Congratulations .. but surprised you need to ask where to find wedding dress shops.. they are all over the place, quite often on the 1st floor of buildings.. look up.

There is also one in City Stars.


----------



## Pud28 (Jan 4, 2012)

I was looking for a decent one! Any recommendations other than city stars?


----------



## bat (Dec 1, 2010)

Pud28 said:


> I was looking for a decent one! Any recommendations other than city stars?


Fly to uk buy one there, a decent wedding dress usually is made and talking big bucks again especially if your a foreigner, you can rent!!
Bat


----------



## bat (Dec 1, 2010)

bat said:


> Fly to uk buy one there, a decent wedding dress usually is made and talking big bucks again especially if your a foreigner, you can rent!!
> Bat


My mother in law had a workshop making engagement wedding dresses, back then over 20 yrs ago, she charged 10,000 le, she said shed make one for me,
Over 20 yrs later I'm still waiting,
Do you think she's trying to tell me something.LOL


----------



## Whitedesert (Oct 9, 2011)

Pud28 said:


> Anyone know where I can find wedding dress shops? I live in maadi but am happy to travel.

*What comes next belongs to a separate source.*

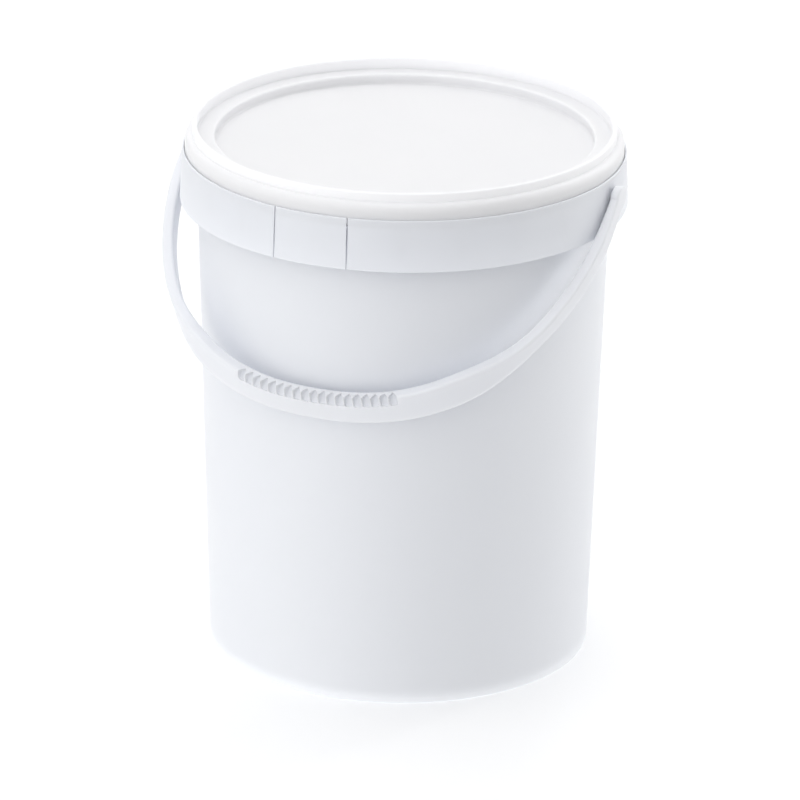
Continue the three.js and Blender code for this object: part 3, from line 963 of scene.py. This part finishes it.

 There is a fairly decent one on the basement level floor at the Grand Mall in Degla...


----------



## sondos (Feb 9, 2012)

Congratulations
I only know places in Alexandria .. wish I could help you


----------



## CatMandoo (Dec 16, 2011)

Depends on what your budget and style preference is.

My advice: Go to 

Yellow Pages - Egypt's Official Online Yellow Pages/Business Directory - Local Search Engine

and type in Wedding Gowns.

Most reputable sites give their website address so you can browse through and see if they carry designs that interest you.

Good Luck  and Congrats!


----------